I set my teeth and draw my jacket tightly about me, clutching the flare in one hand, the crowbar in the other, and the cigarette between my lips. “It’s now or never, four-fingers,” I mumble. I pause half way up a flight of stone stairs, waiting for the voice to reply, to interject its own dark humor, but nothing comes.

I climb and climb the steps, spiraling around the frozen room as a gentle draft blows upward through my hair. My legs burn, my heart thumps, and perspiration forms on my forehead. When was the last time I slept? Or ate? I clutch a railing and nearly drop my flare as I gasp for breath. My cigarette falls into the abyss and I watch it disappear into the dark.

“Not far now,” I grunt, peering into the space above.

I push myself, my head growing feverish, though the perspiration is freezing on my forehead.
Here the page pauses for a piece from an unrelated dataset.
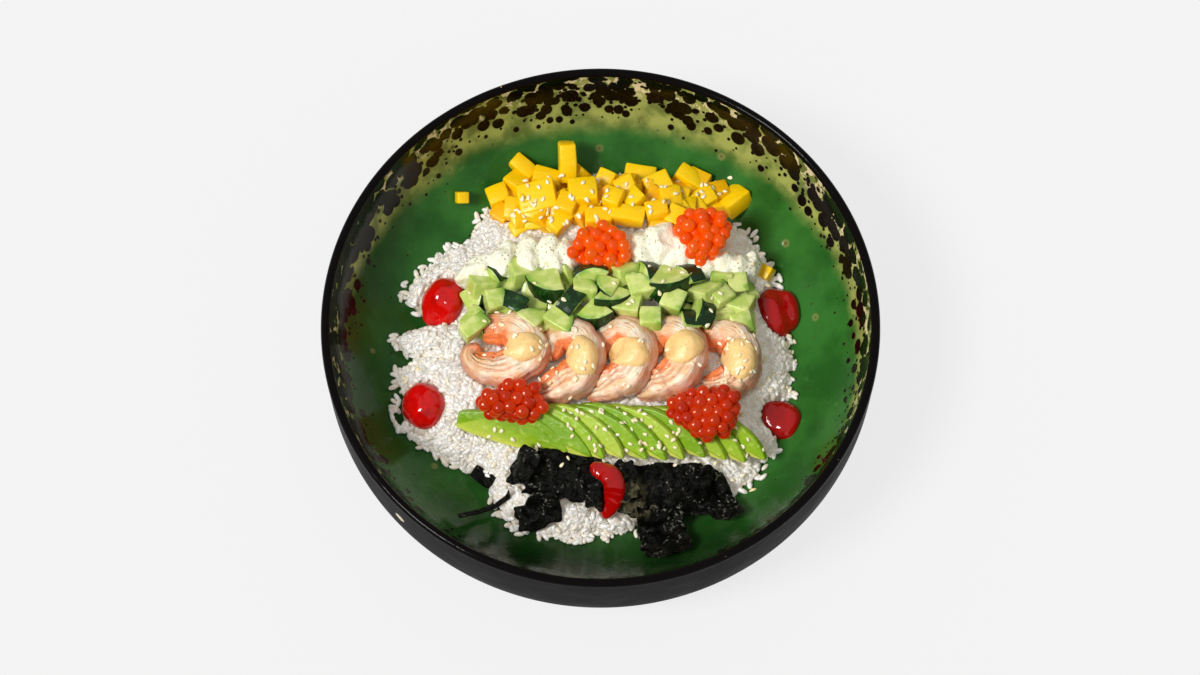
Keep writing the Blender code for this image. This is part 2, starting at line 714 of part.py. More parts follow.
def tube(name, line, matrix, finish):
    """A mesh tube of changing thickness along a line of (point, radius)."""
    curve = bpy.data.curves.new(name, "CURVE")
    curve.dimensions = "3D"
    curve.bevel_depth = 1
    curve.bevel_resolution = SHRIMP_SIDES
    curve.use_fill_caps = True
    spline = curve.splines.new("POLY")
    spline.points.add(len(line) - 1)
    for place, (point, radius) in zip(spline.points, line):
        place.co = (*(matrix @ point), 1)
        place.radius = radius
    holder = bpy.data.objects.new(name, curve)
    COLLECTIONS["shrimp_bowl"].objects.link(holder)
    bpy.context.view_layer.update()
    graph = bpy.context.evaluated_depsgraph_get()
    mesh = bpy.data.meshes.new_from_object(holder.evaluated_get(graph))
    bpy.data.objects.remove(holder)
    bm = bmesh.new()
    bm.from_mesh(mesh)
    bmesh.ops.remove_doubles(bm, verts=bm.verts, dist=0.00001)
    bmesh.ops.recalc_face_normals(bm, faces=bm.faces)
    return add_solid(name, mesh_of(bm, name), finish)


def lift_onto(obj, ground, gap):
    """Moves a piece straight down or up until it just clears the ground."""
    clear = min(vert.co.z - ground.height(vert.co.x, vert.co.y) for vert in obj.data.vertices)
    obj.data.transform(Matrix.Translation((0, 0, gap - clear)))
    return obj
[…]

My mouth is dry, tastes like rust, but I’ve got to go on.

Finally, I stumble onto the landing of an ornate stone tower. Does this thing ascend all the way into the building above? I peer upward, but the purple glow from the flare doesn’t reach the end of the building; it just keeps going.

So I come to the door, an old, ornate wooden thing, and give it a kick. It groans open and I think the entire room is going to come down on my head. I push into the dark room, which smells of burnt plastic, and see that I’m surrounded by ruined computer consoles. There are rows and rows of desks covered in tools, and what looks like a hollow glass tube coming down through the center. Probably some sort of power conduit.

I take a step forward and stop. There are eyes staring at me from the dark. Actual eyes, glowing in the purple light. I nearly scream, but only a grunt comes out my lips.

“Ah.” A puff of cold, surprised breath is all that escapes my lips. I’ve seen these eyes before.

“At last,” a voice echoes through the room.

I clutch the cold metal of the crow bar in my hand. “What do you want with me?”

The eyes never waver, never blink, but somehow I know they want me to come closer. I feel as if I have no choice, forcing my tired limbs to push me forward. Again, the image of Ezra comes to mind.

“You think of her,” he says.

I say nothing, but he’s beginning to come into focus. Far at the end of the room, he’s sitting slouched over on a throne of broken monitors and mechanical parts, his arms and hands resting on two computer cases.

“Well? Our last wanderer returns to us and you’ve nothing to say?”

I step closer, squinting and kicking things out of my way. I look down and see that they’re pieces of skeletons, arms, legs, and skulls, but not made of bone. They’re made of metal.

I look up again, baring my teeth at him but afraid to go any closer.

“How do you know my thoughts?” I shout.

“Because we’re one in the same,” he says. “Haven’t you realized yet? You’re an anachronism. Your kind were never meant to exist in these dark ages.”

I narrow my eyes, but can’t see him clearly in the cold mist that circulates the room.

“I came here to kill you.”

“I know. So did the others,” he says, sweeping his hand over the remains that litter the floor. I can’t help but scan them again. Swords, guns, and tools lay by their sides. “You won’t succeed,” he ads. Somehow, it’s calming to hear his voice outside my head, but I clutch to my purpose.

“And why not?” I shout.

“Because, as I told you, you and I are one in the same.”

I growl, and throw the flare at him, then cock the crow bar back, ready to throw it at him and smash his face. The purple light strikes his leg and lands as his feet. Illuminated above it is my face, staring straight back at me.

He begins to laugh and the sound echoes through the building like an earthquake. “Kill me and you will only take my place,” he says.

It’s only then that I drop the crowbar and realize the truth. The cold, mechanical truth. There’s no hope. There never has been.